>> start SUPPLIED INFORMATION
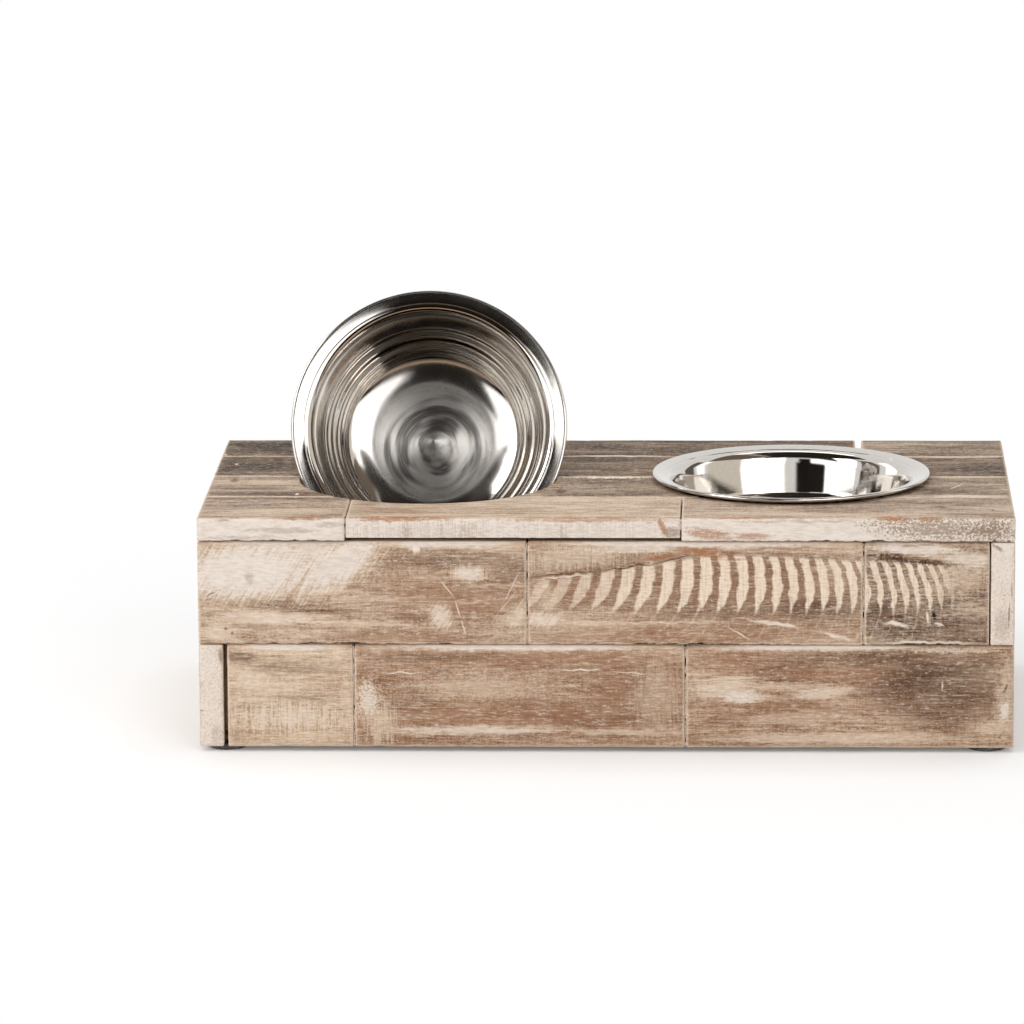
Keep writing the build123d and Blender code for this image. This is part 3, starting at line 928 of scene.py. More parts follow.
# %% Bare wood
TONE_SHARES = {
    "Figure": 0.46,
    "Cloud": 0.32,
    "Fibre": 0.74,
    "Pore": 0.92,
    "Hair": 0.50,
    "Saw": 0.34,
}
END_GRAIN = screen_colours((166, 134, 108), (226, 207, 188))


def wood_colour(recipe, wood, layers, streakiness):
    """The bare wood: three tones, picked by the layers of the grain. Also returns the pick."""
    tone = 0.5
    for name, share in TONE_SHARES.items():
        if name in ("Figure", "Fibre"):
            share *= streakiness
        tone = tone + (layers[name] - 0.5) * share
    dark, middle, light = screen_colours(*WOODS[wood])
    colour = recipe.mix(recipe.ease(tone, 0.36, 0.50), dark, middle)
    return recipe.mix(recipe.ease(tone, 0.50, 0.64), colour, light), tone


def end_grain_colour(recipe, point):
    """Sawn ends: bits of growth rings, pores and a fuzzy cut."""
    rings = recipe.noise(point, (0.40, 0.40, 0.14), detail=4, roughness=0.65, distortion=1.4)
    pores = recipe.noise(point, (1.6, 1.6, 1.6), detail=2, roughness=0.7)
    return recipe.mix(recipe.ease(rings + pores * 0.7, 0.68, 1.02), *END_GRAIN)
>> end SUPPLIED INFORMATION
REQUIRED TASK ▸
Quote the data in full, keeping each word unchanged.

COMPLETED EXERCISE ▸
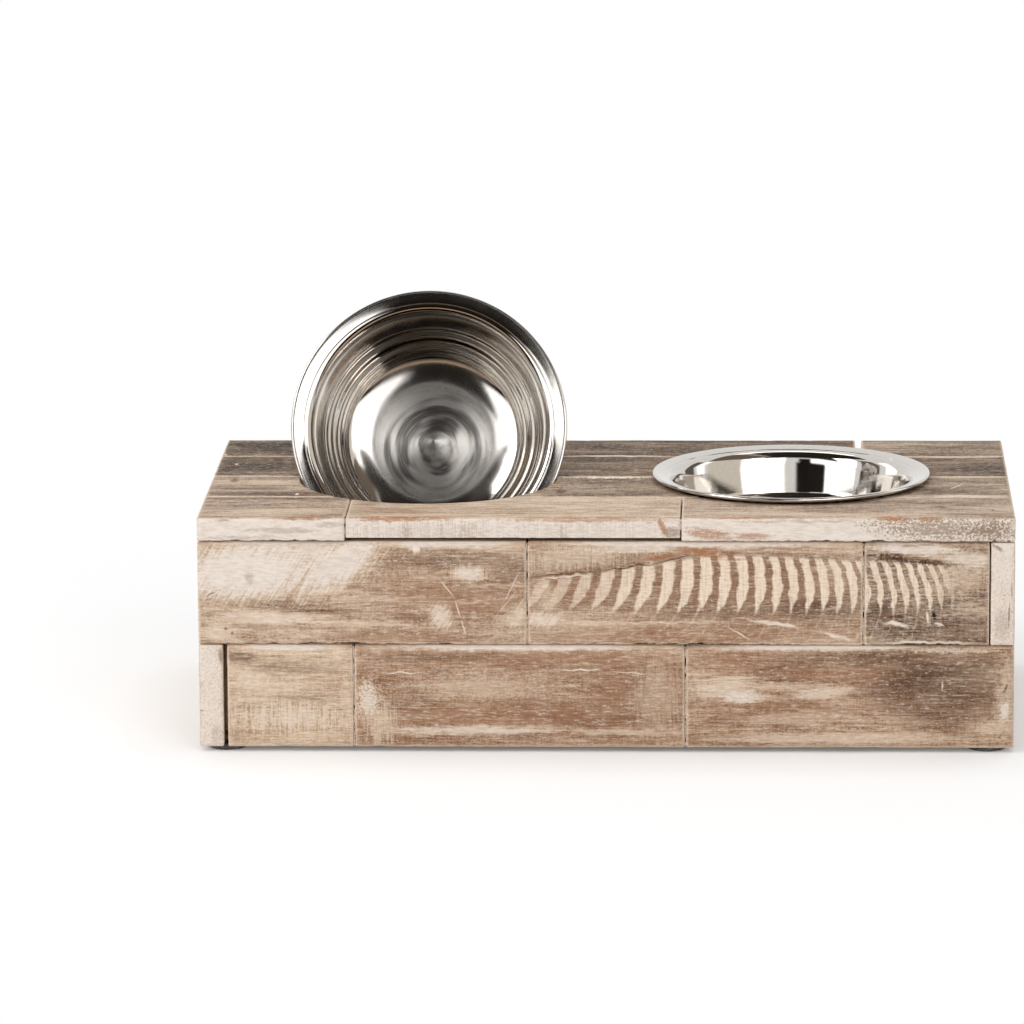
Keep writing the build123d and Blender code for this image. This is part 3, starting at line 928 of scene.py. More parts follow.
# %% Bare wood
TONE_SHARES = {
    "Figure": 0.46,
    "Cloud": 0.32,
    "Fibre": 0.74,
    "Pore": 0.92,
    "Hair": 0.50,
    "Saw": 0.34,
}
END_GRAIN = screen_colours((166, 134, 108), (226, 207, 188))


def wood_colour(recipe, wood, layers, streakiness):
    """The bare wood: three tones, picked by the layers of the grain. Also returns the pick."""
    tone = 0.5
    for name, share in TONE_SHARES.items():
        if name in ("Figure", "Fibre"):
            share *= streakiness
        tone = tone + (layers[name] - 0.5) * share
    dark, middle, light = screen_colours(*WOODS[wood])
    colour = recipe.mix(recipe.ease(tone, 0.36, 0.50), dark, middle)
    return recipe.mix(recipe.ease(tone, 0.50, 0.64), colour, light), tone


def end_grain_colour(recipe, point):
    """Sawn ends: bits of growth rings, pores and a fuzzy cut."""
    rings = recipe.noise(point, (0.40, 0.40, 0.14), detail=4, roughness=0.65, distortion=1.4)
    pores = recipe.noise(point, (1.6, 1.6, 1.6), detail=2, roughness=0.7)
    return recipe.mix(recipe.ease(rings + pores * 0.7, 0.68, 1.02), *END_GRAIN)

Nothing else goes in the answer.